In order to lower prices, the entrepreneurs continually increase the productivity of the work that they buy. They constantly organize new machinery that makes work more productive, thus produces in less time the same amount of products or produces in the same time more products than ever before. They make the work cheaper for themselves by saving on paid work through increasing the productivity of work.
In capitalism, the increase of productivity does not serve to save on toil. Rather, this increase serves only to save on paid work for the entrepreneurs. Companies invest, lay people off and have the reduced number of workers manufacture just as many products, or more, as the larger staff of yesterday.
Profit making – and not too little of it – is the reason for poverty; and yesterday's growth – not too little of it – is the reason for today's unemployment. Unemployment is, as it were, the perverse wage that the system pays to its workers for the always-rising productivity of their work. The enormous number of superfluous workers, the degree of their poverty, is almost an indicator of the productivity reached by work, the human source of material wealth.

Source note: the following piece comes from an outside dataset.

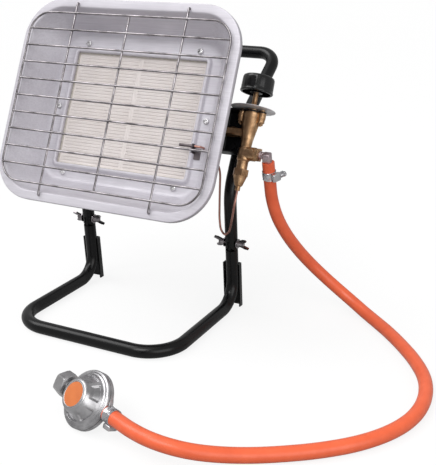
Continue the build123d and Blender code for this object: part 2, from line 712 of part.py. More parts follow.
# ---- swivel elbow on the side port; its frame's -Z is the way the hose leaves
port_end = Vector(*at(valve_x + side_port_reach, side_port_v, valve_depth))
swivel = radians(elbow_swivel)
hose_exit_dir = Vector(0, sin(swivel), -cos(swivel))
elbow_frame = Plane(tuple(port_end), x_dir=(1, 0, 0), z_dir=hose_exit_dir * -1)
elbow_reach = elbow_x - port_end.X
elbow_nut_len = 6.5
elbow_nut = Rot(0, 90, 0) * extrude(hexagon(17.0, port_bore), elbow_nut_len)
save(elbow_frame * elbow_nut, "elbow_nut")
barb_r = hose_bore / 2 - barb_play
block_left = elbow_nut_len + 0.1
block_w = elbow_reach + elbow_block / 2 - 2.0 - block_left
elbow = Rot(0, 90, 0) * extrude(Circle(port_bore - 0.1), elbow_nut_len + 2)
block = Box(block_w, elbow_block, elbow_block)
block = Pos(block_left + block_w / 2, 0, 6.2 - elbow_block / 2) * block
elbow += fillet(block.edges().filter_by(Axis.Z), 2.0)
elbow += Pos(elbow_reach, 0, -elbow_drop) * extrude(Circle(6.0), elbow_drop)
elbow += Pos(elbow_reach, 0, -elbow_drop - barb_len) * extrude(Circle(barb_r), barb_len + 1)
save(elbow_frame * elbow, "hose_elbow")

# ================================================================ hose
hose_r = hose_d / 2
exit_point = Vector(*elbow_frame.from_local_coords((elbow_reach, 0, -elbow_drop)))
ring = Circle(hose_r) - Circle(hose_bore / 2)
cuff_end = exit_point + hose_exit_dir * upper_cuff_len
save(bar(ring, exit_point, cuff_end), "hose_upper_end")

reg_up = radians(reg_elevation)
reg_turn = radians(reg_azimuth)
reg_z = reg_r * cos(reg_up) + reg_rim * sin(reg_up)
reg_normal = Vector(-sin(reg_turn) * cos(reg_up), -cos(reg_turn) * cos(reg_up), sin(reg_up))
reg_axis = Vector(-cos(reg_turn), sin(reg_turn), 0)
regulator = Plane((reg_x, reg_y, reg_z), x_dir=reg_axis, z_dir=reg_normal)


def reg_at(along):
    """Point on the regulator's gas axis."""
    return tuple(regulator.from_local_coords((along, 0, reg_port_h)))


port_face = reg_r + port_stub
lower_end = -(port_face + lower_cuff_len)
save(bar(ring, reg_at(-port_face), reg_at(lower_end)), "hose_lower_end")

lie = hose_r + hose_lift
straight_out = 22.0      # the hose leaves each cuff in line with it
straight_in = 18.0
route = [
    tuple(cuff_end),
    tuple(cuff_end + hose_exit_dir * straight_out),
    (188.5, 197.6, 148.0),
    (198.0, 212.0, 119.0),
    (209.5, 229.0, 92.5),
    (223.6, 244.7, 68.6),
    (241.2, 254.1, 48.7),
    (262.3, 256.6, 32.3),
    (285.2, 252.2, 20.0),
    (308.0, 240.5, 12.0),
    (331.0, 223.0, lie + 0.2),
    (354.0, 201.0, lie),
    (381.0, 170.5, lie),
    (408.0, 136.0, lie),
    (432.0, 94.0, lie),
    (443.0, 47.0, lie),
    (441.0, 2.0, lie),
    (426.5, -38.0, lie),
    (401.0, -75.0, lie),
    (367.5, -106.0, lie),
    (335.0, -129.0, lie),
    (309.0, -145.5, lie + 0.4),
    (282.3, -163.8, 12.9),
    (258.2, -180.3, 19.2),
    (234.7, -188.6, 23.9),
    (210.6, -190.0, 26.7),
    reg_at(lower_end - straight_in),
    reg_at(lower_end),
]
radii = arc_radii(route)
gas_hose = pipe(route, radii, hose_r)
save(gas_hose, "gas_hose")


def clamp(frame, turn):
    """Worm-drive band, lying along the frame's Z from its origin."""
    band = extrude(Circle(hose_r + clamp_t) - Circle(hose_r), clamp_w)
    house = Pos(hose_r + 3.8, 2.0, clamp_w / 2) * Box(7.0, 13.0, clamp_w - 0.6)
    house = fillet(house.edges().filter_by(Axis.Z), 1.5)
    house -= Cylinder(hose_r + clamp_t, 3 * clamp_w)
    tab = Pos(hose_r + 3.2, 10.0, clamp_w / 2) * Box(1.2, 5.0, clamp_w - 2.4)
    screw = Pos(hose_r + 3.8, 8.5, clamp_w / 2) * Rot(-90, 0, 0) * extrude(Circle(2.6), 5.5)
    screw += Pos(hose_r + 3.8, 14.0, clamp_w / 2) * Rot(-90, 0, 0) * (
        extrude(hexagon(6.5), 3.5) - Pos(0, 0, 3) * Box(6, 1, 1.2))
    place = frame * Rot(0, 0, turn)
    return place * (band + house), place * screw


upper_frame = Plane(tuple(exit_point + hose_exit_dir * (clamp_drop + clamp_w)), x_dir=(1, 0, 0),
                    z_dir=hose_exit_dir * -1)
band, screw = clamp(upper_frame, upper_clamp_turn)
save(band, "upper_hose_clamp")
save(screw, "upper_clamp_screw")
lower_clamp_gap = 1.5
lower_frame = Plane(reg_at(-port_face - lower_clamp_gap), x_dir=(0, 0, 1), z_dir=reg_axis * -1)
band, screw = clamp(lower_frame, lower_clamp_turn)
save(band, "lower_hose_clamp")
save(screw, "lower_clamp_screw")

# ================================================================ regulator
cap = turned([(0, -4.0), (reg_r, -4.0), (reg_r, -0.8), (reg_r - 0.8, 0), (reg_r - 3.2, 0.6),
              (reg_r - 4.0, 2.6), (badge_r + 4.5, reg_cap_h - 3.5), (badge_r + 1.5, reg_cap_h),
              (0, reg_cap_h)], Plane.XY)
pocket = turned([(badge_r + 5.0, 6.0), (reg_r - 7.5, 6.0), (reg_r - 9.0, 16.0),
                 (badge_r + 5.0, 18.0)], Plane.XY)
narrow_rib = 3.0
wide_rib = 8.0
for turn, rib in ((0, wide_rib), (60, narrow_rib), (120, narrow_rib)):
    pocket -= Rot(0, 0, turn) * Box(3 * reg_r, rib, 3 * reg_cap_h)
cap -= pocket
badge_seat = Pos(0, 0, reg_cap_h - badge_sunk)
cap -= badge_seat * extrude(Circle(badge_r), 2)
save(regulator * cap, "regulator_cap")
save(regulator * badge_seat * extrude(Circle(badge_r - 0.05), badge_t), "regulator_badge")

bowl_r = 17.0
bowl_back = 26.0
reg_body = turned([(0, -reg_rim), (0, -bowl_back), (bowl_r, -bowl_back), (bowl_r + 3, 2 - bowl_back),
                   (reg_r - 6, -reg_rim - 4), (reg_r - 4, -reg_rim), (reg_r, -reg_rim),
                   (reg_r, -reg_split), (0, -reg_split)], Plane.XY)
gas_boss = bar(Circle(port_r), (-port_face, 0, reg_port_h), (port_face, 0, reg_port_h))
gas_boss -= extrude(Pos(0, 0, -reg_split) * Circle(reg_r + port_stub + 1), 20)
reg_body += gas_boss
save(regulator * reg_body, "regulator_body")
diaphragm = extrude(Pos(0, 0, -reg_split) * Circle(reg_r - 0.3), diaphragm_t)
save(regulator * diaphragm, "regulator_diaphragm")


def on_port(section, start, end):
    """Prism along the inlet's axis, between two distances from the middle of the disc."""
    return bar(section, (start, 0, reg_port_h), (end, 0, reg_port_h))


stem_out_r = 6.4
seat_r = 9.6
seat_t = 3.0
seat_play = 0.3
seat_start = nut_start + nut_collar + 0.2
seat_end = seat_start + seat_t
seal_t = 1.8
inlet = on_port(Circle(stem_out_r), port_face, seat_end)
inlet += on_port(Circle(seat_r), seat_start, seat_end)
save(regulator * inlet, "inlet_stem")
seal = on_port(Circle(seat_r - 0.6) - Circle(4), seat_end, seat_end + seal_t)
save(regulator * seal, "inlet_seal")

nut_end = nut_start + nut_len
nut = on_port(hexagon(nut_af, stem_out_r + pin_play), nut_start, nut_end)
nut -= on_port(Circle(seat_r + seat_play), nut_start + nut_collar, seat_end + seal_t)
nut -= on_port(Circle(nut_thread_r), seat_end + seal_t, nut_end + 1)
corner_r = nut_af / 2 + 3
trim = turned([(0, 0), (nut_af / 2 - 0.6, 0), (corner_r, 2.2), (corner_r, nut_len - 2.2),
               (nut_af / 2 - 0.6, nut_len), (0, nut_len)],
              Plane((nut_start, 0, reg_port_h), z_dir=(1, 0, 0)))
save(regulator * (nut & trim), "union_nut")

barb_tip = reg_at(-port_face - lower_cuff_len + 2)
save(bar(Circle(barb_r), reg_at(-port_face), barb_tip), "outlet_barb")

# ================================================================ thermocouple
probe_stand = 7.0        # probe's axis in front of the pan's floor
probe_depth = floor_depth - probe_stand
probe_r = 2.0
probe_tip_x = 88.0
probe_end_x = 110.0
tab_t = 1.2
tab_w = 9.6
tab_x = opening_w / 2 + bead_w + 0.6 + tab_t / 2
tab_h = probe_stand + probe_r + 1.0
probe = bar(Circle(probe_r), (probe_tip_x, lead_hole_v, -probe_depth),
            (probe_end_x, lead_hole_v, -probe_depth))
save(head * probe, "thermocouple_probe")
holder = Pos(tab_x + (tab_w - tab_t) / 2, lead_hole_v - 9, -floor_depth + tab_t / 2) * Box(
    tab_w, 14, tab_t)
holder += Pos(tab_x, lead_hole_v - 3, -floor_depth + tab_h / 2) * Box(tab_t, 12, tab_h)
save(head * (holder - probe), "probe_holder")

lead_r = 1.5
lead_route = [
    at(probe_end_x, lead_hole_v, probe_depth),
    at(lead_hole_x, lead_hole_v, probe_depth),
    at(lead_hole_x, lead_hole_v, floor_depth + 14),
    (117.0, 152.0, 231.0),
    (113.5, 173.0, 212.0),
    (111.0, 176.0, 180.0),
    (111.0, 175.0, 142.0),
    (113.5, 174.0, 126.0),
    (121.0, 172.0, 119.0),
    (130.0, 168.0, 127.0),
    (140.0, 154.0, 147.0),
    at(valve_x, tail_low - 21, valve_depth),
    at(valve_x, tail_low, valve_depth),
]
save(pipe(lead_route, arc_radii(lead_route), lead_r), "thermocouple_lead")

length = FilletPolyline(*route, radius=radii).length
print("hose radii", [round(radius) for radius in radii])
print("hose length", round(length), "volume ratio", gas_hose.volume / (length * pi * hose_r ** 2))
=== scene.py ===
# %% [markdown]
# # A portable propane heater, dressed for its portrait
# The solids of this heater come from a CAD file and are already in place. This lesson gives
# them their finishes and replaces a few of them by richer meshes: the orange hose, the wire
# guard, the reflector pan, the pierced ceramic, the knob and the die-cast regulator.
# Everything is in metres, +Z is up, and the heater looks towards -Y.

# %% Load the fixed frame
import json
from math import copysign, cos, hypot, pi, radians, sin

import bmesh
import bpy
from mathutils import Matrix, Vector


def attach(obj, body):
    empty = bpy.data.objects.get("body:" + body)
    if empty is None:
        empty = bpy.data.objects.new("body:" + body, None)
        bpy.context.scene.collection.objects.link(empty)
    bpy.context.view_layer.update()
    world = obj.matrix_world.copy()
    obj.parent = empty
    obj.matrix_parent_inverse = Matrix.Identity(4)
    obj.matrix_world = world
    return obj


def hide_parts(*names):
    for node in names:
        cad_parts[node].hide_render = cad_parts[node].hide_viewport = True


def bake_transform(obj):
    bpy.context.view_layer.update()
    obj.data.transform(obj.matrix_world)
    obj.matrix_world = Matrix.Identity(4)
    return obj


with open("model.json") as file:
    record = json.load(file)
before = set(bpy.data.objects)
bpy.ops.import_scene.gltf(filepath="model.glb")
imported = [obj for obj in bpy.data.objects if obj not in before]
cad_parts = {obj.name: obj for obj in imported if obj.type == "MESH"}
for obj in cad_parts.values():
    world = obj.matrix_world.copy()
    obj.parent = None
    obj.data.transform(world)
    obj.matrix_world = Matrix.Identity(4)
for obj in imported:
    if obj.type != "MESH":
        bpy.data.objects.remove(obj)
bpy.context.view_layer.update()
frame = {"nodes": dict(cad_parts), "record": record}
nodes = frame["nodes"]
MM = 0.001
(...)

Thesis 7: Poverty is not a betrayal by the state
Poverty exists not despite, but because of, the activities of the state. It is only the state's warranty of private property that guarantees the crucial basis for capitalistic production and thus poverty – exclusion from the existing wealth. Or to quote The Democratic State:
Private property, the exclusive disposal over the wealth of society which other individuals require for their subsistence and must therefore utilize somehow, is the basis of individual advantage, and naturally also of disadvantage. It is the source of the modern form of poverty, whereby people must sustain themselves as instruments for other people’s property (whose growth is naturally of some concern to the state.)Even if the state is still a welfare state, this does not cancel out its own activities. It does not eliminate poverty, but ensures by redistributing poverty that the state and capital are not harmed.